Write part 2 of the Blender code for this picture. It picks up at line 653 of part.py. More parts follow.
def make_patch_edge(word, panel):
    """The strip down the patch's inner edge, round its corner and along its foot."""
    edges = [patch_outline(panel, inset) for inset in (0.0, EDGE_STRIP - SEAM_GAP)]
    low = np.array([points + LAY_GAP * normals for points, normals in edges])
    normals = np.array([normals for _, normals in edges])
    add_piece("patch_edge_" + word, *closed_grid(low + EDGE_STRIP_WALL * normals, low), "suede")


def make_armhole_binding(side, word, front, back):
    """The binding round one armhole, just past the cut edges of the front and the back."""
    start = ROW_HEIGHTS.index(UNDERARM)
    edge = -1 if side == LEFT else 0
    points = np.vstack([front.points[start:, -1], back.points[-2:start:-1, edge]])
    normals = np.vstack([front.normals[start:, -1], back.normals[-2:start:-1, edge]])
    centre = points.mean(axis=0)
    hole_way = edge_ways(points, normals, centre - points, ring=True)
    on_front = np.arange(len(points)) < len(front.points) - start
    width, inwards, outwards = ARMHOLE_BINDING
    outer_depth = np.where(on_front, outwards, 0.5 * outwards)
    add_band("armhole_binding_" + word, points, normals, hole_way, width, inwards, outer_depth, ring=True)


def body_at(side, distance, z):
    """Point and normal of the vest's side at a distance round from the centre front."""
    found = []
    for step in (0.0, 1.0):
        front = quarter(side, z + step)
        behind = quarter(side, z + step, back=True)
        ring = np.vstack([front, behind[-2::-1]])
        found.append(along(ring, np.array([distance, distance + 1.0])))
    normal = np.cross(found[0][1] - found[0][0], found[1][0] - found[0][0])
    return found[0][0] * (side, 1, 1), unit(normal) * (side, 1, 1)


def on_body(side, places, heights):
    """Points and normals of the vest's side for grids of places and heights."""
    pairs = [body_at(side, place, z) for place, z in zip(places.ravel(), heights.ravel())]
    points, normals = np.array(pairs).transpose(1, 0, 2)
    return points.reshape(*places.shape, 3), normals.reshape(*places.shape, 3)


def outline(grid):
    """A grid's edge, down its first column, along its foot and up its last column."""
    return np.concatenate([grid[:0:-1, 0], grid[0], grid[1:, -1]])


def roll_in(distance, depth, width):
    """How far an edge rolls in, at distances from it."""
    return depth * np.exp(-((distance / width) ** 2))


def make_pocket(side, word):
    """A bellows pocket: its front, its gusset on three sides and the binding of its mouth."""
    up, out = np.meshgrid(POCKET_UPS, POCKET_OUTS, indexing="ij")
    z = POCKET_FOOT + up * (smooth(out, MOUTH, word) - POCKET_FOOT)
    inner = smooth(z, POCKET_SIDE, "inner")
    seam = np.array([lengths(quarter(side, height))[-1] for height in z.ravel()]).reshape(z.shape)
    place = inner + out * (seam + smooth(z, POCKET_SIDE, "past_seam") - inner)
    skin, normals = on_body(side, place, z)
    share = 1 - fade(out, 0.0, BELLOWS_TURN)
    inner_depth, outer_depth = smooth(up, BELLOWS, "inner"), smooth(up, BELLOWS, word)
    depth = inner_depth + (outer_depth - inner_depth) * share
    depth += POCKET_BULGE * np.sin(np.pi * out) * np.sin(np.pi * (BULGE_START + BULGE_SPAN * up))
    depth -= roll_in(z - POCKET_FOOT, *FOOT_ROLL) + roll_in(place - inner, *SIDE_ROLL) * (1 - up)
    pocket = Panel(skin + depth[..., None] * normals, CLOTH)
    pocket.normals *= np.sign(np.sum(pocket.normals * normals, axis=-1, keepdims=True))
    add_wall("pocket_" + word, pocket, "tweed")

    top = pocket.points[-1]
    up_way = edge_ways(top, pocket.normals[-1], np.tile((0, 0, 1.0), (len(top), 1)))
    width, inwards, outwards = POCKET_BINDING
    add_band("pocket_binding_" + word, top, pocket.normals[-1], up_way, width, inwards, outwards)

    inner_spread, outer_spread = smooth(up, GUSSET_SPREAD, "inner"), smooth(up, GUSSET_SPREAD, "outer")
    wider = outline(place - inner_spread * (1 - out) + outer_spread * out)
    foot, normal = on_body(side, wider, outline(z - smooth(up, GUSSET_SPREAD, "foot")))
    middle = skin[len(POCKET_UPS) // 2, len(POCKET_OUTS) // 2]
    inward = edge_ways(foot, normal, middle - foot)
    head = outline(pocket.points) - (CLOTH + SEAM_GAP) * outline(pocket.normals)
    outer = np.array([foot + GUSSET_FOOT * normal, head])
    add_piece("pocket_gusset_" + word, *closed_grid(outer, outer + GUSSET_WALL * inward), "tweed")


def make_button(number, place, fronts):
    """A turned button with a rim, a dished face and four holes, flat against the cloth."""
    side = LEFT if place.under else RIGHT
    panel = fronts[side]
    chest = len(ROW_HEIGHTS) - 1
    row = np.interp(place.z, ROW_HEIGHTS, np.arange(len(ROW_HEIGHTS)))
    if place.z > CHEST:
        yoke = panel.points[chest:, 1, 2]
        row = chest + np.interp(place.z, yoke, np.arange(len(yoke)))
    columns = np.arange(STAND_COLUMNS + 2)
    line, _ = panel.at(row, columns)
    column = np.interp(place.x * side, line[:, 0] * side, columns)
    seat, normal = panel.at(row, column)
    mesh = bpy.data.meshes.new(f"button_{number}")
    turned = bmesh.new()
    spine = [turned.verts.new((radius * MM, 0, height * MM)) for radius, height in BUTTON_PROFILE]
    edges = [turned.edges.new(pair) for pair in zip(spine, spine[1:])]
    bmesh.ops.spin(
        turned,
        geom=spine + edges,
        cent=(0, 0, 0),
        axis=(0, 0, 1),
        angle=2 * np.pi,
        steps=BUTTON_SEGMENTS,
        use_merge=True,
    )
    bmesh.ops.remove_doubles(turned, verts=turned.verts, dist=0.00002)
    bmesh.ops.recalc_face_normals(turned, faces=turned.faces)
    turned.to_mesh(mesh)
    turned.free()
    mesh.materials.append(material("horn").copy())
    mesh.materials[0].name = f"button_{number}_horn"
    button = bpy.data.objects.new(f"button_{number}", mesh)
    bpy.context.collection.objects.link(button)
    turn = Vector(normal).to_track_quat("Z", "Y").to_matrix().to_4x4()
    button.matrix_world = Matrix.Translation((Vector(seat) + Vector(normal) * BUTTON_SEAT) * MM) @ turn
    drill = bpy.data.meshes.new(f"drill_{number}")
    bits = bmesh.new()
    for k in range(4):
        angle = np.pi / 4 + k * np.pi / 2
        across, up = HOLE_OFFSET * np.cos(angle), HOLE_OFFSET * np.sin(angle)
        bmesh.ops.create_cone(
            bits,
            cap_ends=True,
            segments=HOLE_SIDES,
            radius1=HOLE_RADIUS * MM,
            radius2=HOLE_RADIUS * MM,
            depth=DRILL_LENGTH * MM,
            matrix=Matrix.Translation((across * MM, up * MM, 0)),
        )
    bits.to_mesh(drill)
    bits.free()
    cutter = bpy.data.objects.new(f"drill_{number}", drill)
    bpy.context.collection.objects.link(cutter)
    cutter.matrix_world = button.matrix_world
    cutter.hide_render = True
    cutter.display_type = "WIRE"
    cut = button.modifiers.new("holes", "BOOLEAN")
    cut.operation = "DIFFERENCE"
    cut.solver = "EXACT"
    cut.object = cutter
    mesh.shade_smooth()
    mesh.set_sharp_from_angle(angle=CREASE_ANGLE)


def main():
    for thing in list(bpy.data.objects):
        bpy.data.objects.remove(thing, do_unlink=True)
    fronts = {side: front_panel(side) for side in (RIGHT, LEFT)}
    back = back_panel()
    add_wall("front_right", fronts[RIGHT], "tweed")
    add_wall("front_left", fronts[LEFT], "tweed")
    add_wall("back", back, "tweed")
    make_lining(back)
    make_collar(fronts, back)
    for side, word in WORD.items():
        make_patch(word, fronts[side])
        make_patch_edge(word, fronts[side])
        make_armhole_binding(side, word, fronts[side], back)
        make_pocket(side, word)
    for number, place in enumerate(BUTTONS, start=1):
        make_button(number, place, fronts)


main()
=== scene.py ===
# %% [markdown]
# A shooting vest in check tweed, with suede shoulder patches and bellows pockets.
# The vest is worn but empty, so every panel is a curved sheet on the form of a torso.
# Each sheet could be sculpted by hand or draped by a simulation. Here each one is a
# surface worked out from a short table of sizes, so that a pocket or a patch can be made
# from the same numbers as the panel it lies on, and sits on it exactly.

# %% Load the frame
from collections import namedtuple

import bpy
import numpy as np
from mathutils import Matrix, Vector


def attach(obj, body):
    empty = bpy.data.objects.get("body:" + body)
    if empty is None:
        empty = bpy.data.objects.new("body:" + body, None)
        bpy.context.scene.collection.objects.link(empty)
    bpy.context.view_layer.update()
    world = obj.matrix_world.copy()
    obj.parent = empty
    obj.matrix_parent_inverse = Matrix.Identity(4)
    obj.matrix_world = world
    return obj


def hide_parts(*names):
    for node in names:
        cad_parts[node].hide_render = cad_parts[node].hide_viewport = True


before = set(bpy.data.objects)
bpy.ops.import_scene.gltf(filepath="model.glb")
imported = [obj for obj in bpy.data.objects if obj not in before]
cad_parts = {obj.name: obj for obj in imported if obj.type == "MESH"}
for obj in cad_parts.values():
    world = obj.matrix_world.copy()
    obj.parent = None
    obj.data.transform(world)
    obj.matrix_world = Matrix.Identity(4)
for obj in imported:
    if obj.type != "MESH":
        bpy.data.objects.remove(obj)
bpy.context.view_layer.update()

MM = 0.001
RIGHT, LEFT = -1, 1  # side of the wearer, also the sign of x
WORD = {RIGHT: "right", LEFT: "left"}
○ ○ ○
Exercise —
Copy out exactly the lines from the line with "obj.matrix_parent_inverse = Matrix.Identity(4)" to the end of the listing, including both of those lines, and give nothing else.

Result below —
    obj.matrix_parent_inverse = Matrix.Identity(4)
    obj.matrix_world = world
    return obj


def hide_parts(*names):
    for node in names:
        cad_parts[node].hide_render = cad_parts[node].hide_viewport = True


before = set(bpy.data.objects)
bpy.ops.import_scene.gltf(filepath="model.glb")
imported = [obj for obj in bpy.data.objects if obj not in before]
cad_parts = {obj.name: obj for obj in imported if obj.type == "MESH"}
for obj in cad_parts.values():
    world = obj.matrix_world.copy()
    obj.parent = None
    obj.data.transform(world)
    obj.matrix_world = Matrix.Identity(4)
for obj in imported:
    if obj.type != "MESH":
        bpy.data.objects.remove(obj)
bpy.context.view_layer.update()

MM = 0.001
RIGHT, LEFT = -1, 1  # side of the wearer, also the sign of x
WORD = {RIGHT: "right", LEFT: "left"}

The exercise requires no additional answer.